Whereas profiling a person based on their artistic production, psychoanalyzing every word, we have come a long way since Barthes’ Death of the Author to know that the discussions around Art have developed further. Nowadays it feels almost impossible to even grasp the meaning that is constantly questioned and relativized, let alone affirm, from a different perspective, what the author meant by putting a few words together. I’m not an advocate of interpretation as a no-rules realm, where every reading is possible. At the same time, I don’t think writers, painters, game developers, and so on are, when they depict an alien invasion – as an example –, actually exposing the deep-rooted dream of having Earth dominated by extraterrestrial beings.
Quickly, in the movie, Sandra’s attorneys see the kind of narrative the prosecutor wants to create and the path he wants to take the jury. To refute his argument, they simply say “If this is true, then is Stephen King a psychopath?”. There isn’t a good angle from which to counter their point. Many of us have read or watched the movie adaptations of Stephen King’s It and we know that Stephen is not secretly telling us that all he wants is to murder kids as a otherwordly monster. Along the same lines, we could ask if Kafka dreamt of becoming a cockroach or if Clarice Lispect wanted to eat one based on the prosecutor’s argument.
Once this short debate is over, Art is back to the corner, giving space to the humans to speak again. Even so, for a brief moment, Art became the battlefield for the right to say the truth.

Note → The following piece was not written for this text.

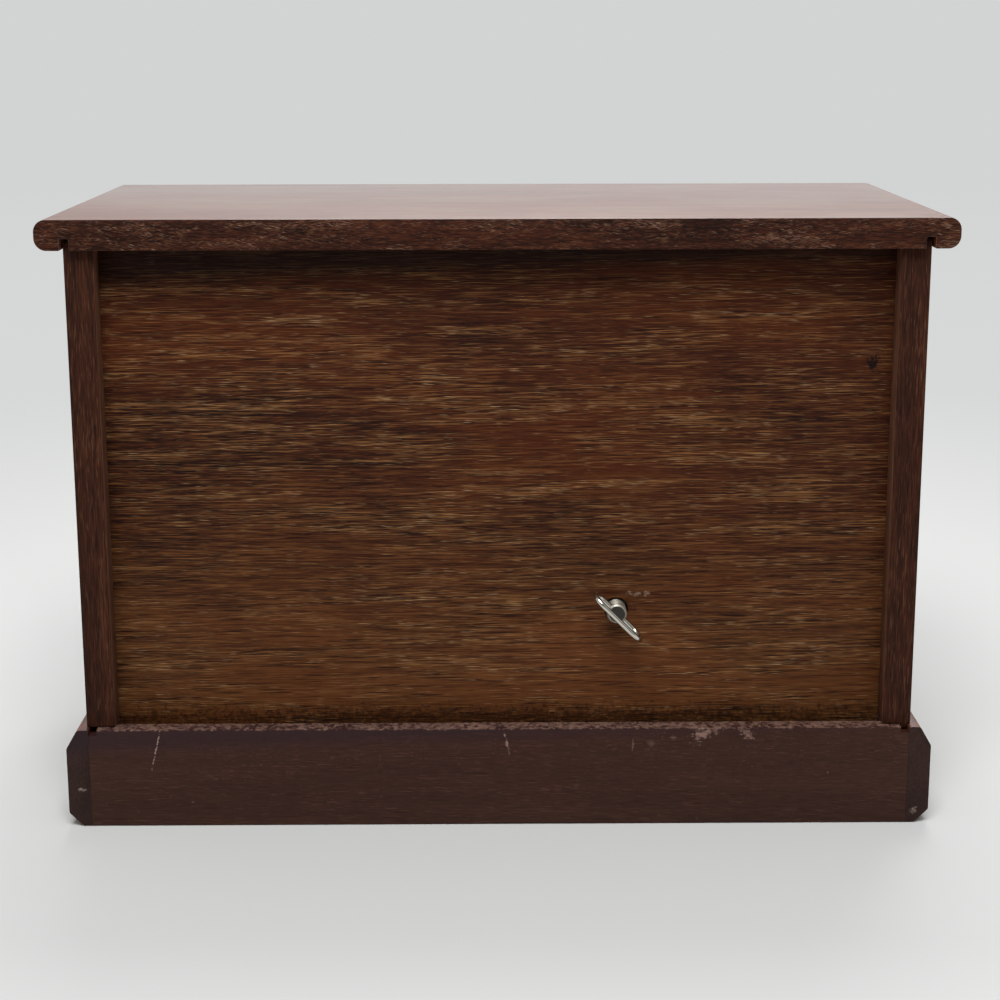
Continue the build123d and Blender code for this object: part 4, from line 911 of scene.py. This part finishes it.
def movement_screw_heads():
    """Slotted screws of the bedplate, the comb and the spring bridge."""
    bed_thickness, inset = 2 * MM, 4 * MM
    low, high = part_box("bedplate")
    bed_y = high.y - bed_thickness
    shape = bmesh.new()
    places = ((low.x + inset, low.z + inset), (high.x - inset, low.z + inset),
              (high.x - inset, high.z - inset))
    for n, (x, z) in enumerate(places):
        seat = Vector((x, bed_y, z))
        slotted_screw(shape, seat, FRONTWARD, WOOD_SCREW, length=6.8, turn=15 + 70 * n)
    new_piece("bedplate_screws_slotted", shape, [steel], "bedplate_screws", sharp=35)

    low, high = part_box("comb")
    shape = bmesh.new()
    for n, x in enumerate((low.x + inset, high.x - inset)):
        seat = Vector((x, low.y, low.z + inset))
        slotted_screw(shape, seat, FRONTWARD, MACHINE_SCREW, length=5.3, turn=20 + 65 * n)
    low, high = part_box("spring_bridge")
    bridge_foot = Vector(((low.x + high.x) / 2, bed_y - 1 * MM, low.z + 2.25 * MM))
    slotted_screw(shape, bridge_foot, FRONTWARD, MACHINE_SCREW, length=2.8, turn=50)
    new_piece("movement_screws_slotted", shape, [steel], "movement_screws", sharp=35)


def worm_spindle():
    """The governor's spindle with its two-start worm cut smooth."""
    low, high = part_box("fan_spindle")
    middle = (low + high) / 2
    wheel_low, wheel_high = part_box("governor_wheel")
    axle_y = (wheel_low.y + wheel_high.y) / 2
    pivot, journal = 0.3, 0.5
    worm_length, lead, tip, root = 4.2, 2 * math.pi * 0.4, 1.43, 0.68
    shape = bmesh.new()
    length = (high.y - low.y) / MM
    turned(shape, [(0, 0), (pivot, 0), (journal, 0.3), (journal, length - 0.3),
                   (pivot, length), (0, length)],
           Vector((middle.x, high.y, middle.z)), FRONTWARD, segments=24)
    loops = []
    steps, sides = 80, 20
    for n in range(steps + 1):
        rise = worm_length * (n / steps - 0.5)
        twist = 2 * math.pi * rise / lead
        loop = []
        for a in range(sides):
            turn = 2 * math.pi * a / sides
            u, w = tip * math.cos(turn), root * math.sin(turn)
            x = u * math.cos(twist) - w * math.sin(twist)
            z = u * math.sin(twist) + w * math.cos(twist)
            loop.append(shape.verts.new((middle.x + x * MM, axle_y - rise * MM, middle.z + z * MM)))
        loops.append(loop)
    for first, second in zip(loops, loops[1:]):
        for a in range(sides):
            b = (a + 1) % sides
            shape.faces.new((first[a], first[b], second[b], second[a]))
    shape.faces.new(loops[0])
    shape.faces.new(loops[-1])
    new_piece("fan_spindle_worm", shape, [steel], "fan_spindle", sharp=40)


movement_screw_heads()
worm_spindle()
for name in ("drive_wheel", "pin_drum", "cylinder_pinion", "cylinder_wheel", "fan_vane"):
    dress(name, movement_brass)
for name in ("spring_cup", "mainspring", "winding_arbor", "spring_bridge", "cylinder_axle", "comb",
             "governor_frame", "stop_lever"):
    dress(name, steel)
dress("bedplate", zinc)
dress("governor_wheel", white_nylon)


# Studio: a pale floor under soft even light

BACKDROP = "d2d4d4"
FLOOR_RADIUS = 9.0
floor_shape = bmesh.new()
bmesh.ops.create_circle(floor_shape, cap_ends=True, segments=96, radius=FLOOR_RADIUS)
floor_mesh = bpy.data.meshes.new("studio_floor")
floor_shape.to_mesh(floor_mesh)
floor_shape.free()
studio_floor = bpy.data.objects.new("studio_floor", floor_mesh)
bpy.context.scene.collection.objects.link(studio_floor)
studio_floor.location.z = -0.2 * MM

# Matt paper near the box, and further off a glow that only the camera and gloss see,
# which turns to the backdrop's colour. Distances are from the box, in metres
floor_material, tree = new_tree("studio_paper")
place = add(tree, "TexCoord").node.outputs["Object"]
away = add(tree, "VectorMath", {0: place}, operation="LENGTH").node.outputs["Value"]
path = add(tree, "LightPath").node
seen = add(tree, "Math", {0: path.outputs["Is Camera Ray"], 1: path.outputs["Is Glossy Ray"]},
           operation="MAXIMUM")
near_end = add(tree, "MapRange", {
    "Value": away, "From Min": 0.4, "From Max": 0.9, "To Max": seen,
})
far_end = add(tree, "MapRange", {
    "Value": away, "From Min": 0.9, "From Max": 3.0, "To Max": seen,
})
paper = add(tree, "BsdfDiffuse", {"Color": linear("cacbca")})
glow = add(tree, "Emission", {"Color": linear("d7d9d8"), "Strength": 1.0})
sky = add(tree, "Emission", {"Color": linear(BACKDROP), "Strength": 1.0})
lit = add(tree, "MixShader", {0: near_end, 1: paper, 2: glow})
add(tree, "OutputMaterial", {"Surface": add(tree, "MixShader", {0: far_end, 1: lit, 2: sky})})
floor_mesh.materials.append(floor_material)

# The room lights from above, the backdrop is pale, and what gloss mirrors on the
# lens's side is dim
world = bpy.data.worlds.new("studio_room")
bpy.context.scene.world = world
world.use_nodes = True
world.node_tree.nodes.clear()
tree = world.node_tree
path = add(tree, "LightPath").node
way = add(tree, "SeparateXYZ", {0: add(tree, "TexCoord").node.outputs["Generated"]}).node.outputs
level = add(tree, "MapRange", {
    "Value": way["Y"], "From Min": -0.1, "From Max": 0.7, "To Min": 0.86, "To Max": 0.3,
})
above = add(tree, "MapRange", {"Value": way["Z"], "To Min": 0.08, "To Max": 0.6})
mirrored = add(tree, "Math", {
    0: path.outputs["Is Glossy Ray"], 1: path.outputs["Is Transmission Ray"],
}, operation="MAXIMUM")
room = add(tree, "Background", {"Color": linear("f6f6f5"), "Strength": above})
mirror = add(tree, "Background", {"Color": linear("e2e4e4"), "Strength": level})
shown = add(tree, "Background", {"Color": linear(BACKDROP), "Strength": 1.0})
unseen = add(tree, "MixShader", {0: mirrored, 1: room, 2: mirror})
full = add(tree, "MixShader", {0: path.outputs["Is Camera Ray"], 1: unseen, 2: shown})
add(tree, "OutputWorld", {"Surface": full})


def soft_box(name, place, size, power):
    """A large square studio light, size metres wide, that points at the box."""
    aim = Vector((0, 0, 0.1))
    lamp = bpy.data.lights.new(name, "AREA")
    lamp.shape = "SQUARE"
    lamp.size = size
    lamp.energy = power
    light = bpy.data.objects.new(name, lamp)
    light.location = place
    light.rotation_euler = (aim - Vector(place)).to_track_quat("-Z", "Y").to_euler()
    bpy.context.scene.collection.objects.link(light)


soft_box("light_over_back", (0.05, 0.95, 1.6), size=0.9, power=29)
soft_box("light_over_front", (-0.15, -1.1, 1.6), size=1.1, power=20)

# Camera, behind the box as in the photograph, to whose corners it is fitted
camera_data = bpy.data.cameras.new("photo_view")
camera_data.lens = 72.89
camera_data.sensor_width = 36.0
camera = bpy.data.objects.new("photo_view", camera_data)
camera.location = (0.00433, 0.77836, 0.28391)
camera.rotation_euler = [math.radians(a) for a in (76.9022, 0.1172, 179.5774)]
bpy.context.scene.collection.objects.link(camera)
bpy.context.scene.camera = camera

bpy.context.scene.view_settings.view_transform = "Standard"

Anatomy of a Fall is a very intimate movie where Sandra’s relationship with her husband is the stage from which a chaotic and human play takes place. Bystanders of everything that unfolds in the trial, we’re invited to imagine – investigate! – every piece and their role involved in the fall. For the rest of the movie, Sandra only speaks in English, and no one questions her writing. These two parts of the movie, however, are extremely fun to pay attention to and see how what many might consider mundane topics are subtly affecting the whole experience.